Consider this to be two glossaries in one. First, the infamous Kyoto Protocol, and agreement "developed by and for industrial nations in 1997 at the United Nations Framework Convention on Climate Change (UNFCC) in Kyoto, Japan, to reduce their emissions of greenhouse gases by at least 5% below 1990 levels by 2012. The Kyoto Protocol was adopted in 2005 without the US ratifying it. Currently, the EU expects to achieve the goals two years early, in 2010."

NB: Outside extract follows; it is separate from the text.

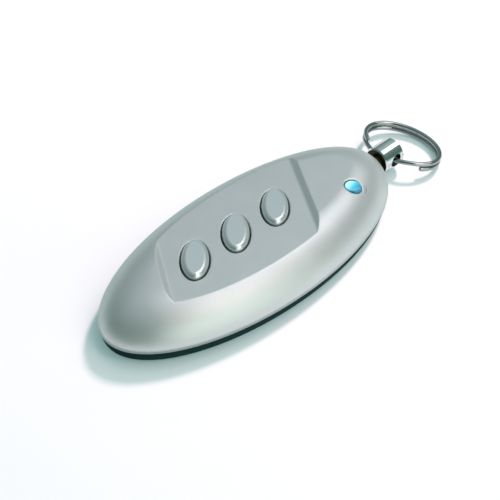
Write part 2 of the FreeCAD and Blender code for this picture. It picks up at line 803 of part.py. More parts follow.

The Kyoto Protocol is likely the famous cap-and-trade proposal ever put forth. In a cap-and-trade proposal, says Sara Frieden, "a cap is placed on a group of polluters by environmental regulators to limit the amount of emissions allowed. A polluter must pay for excess emissions. The cap is generally set at a significantly lower level than what a polluter, such as a power plant, had formerly emitted. Each unit of pollution now has a financial value, a real motivation in a capitalist economy. Companies can buy and sell permits in order to continue operating in the most profitable manner for them. Companies that choose to keep polluting must pay a premium to companies who choose to reduce their emissions, while pollution overall is reduced."
FYI: 200 US cities have "ratified" the Kyoto Protocol cap-and-trade on their own.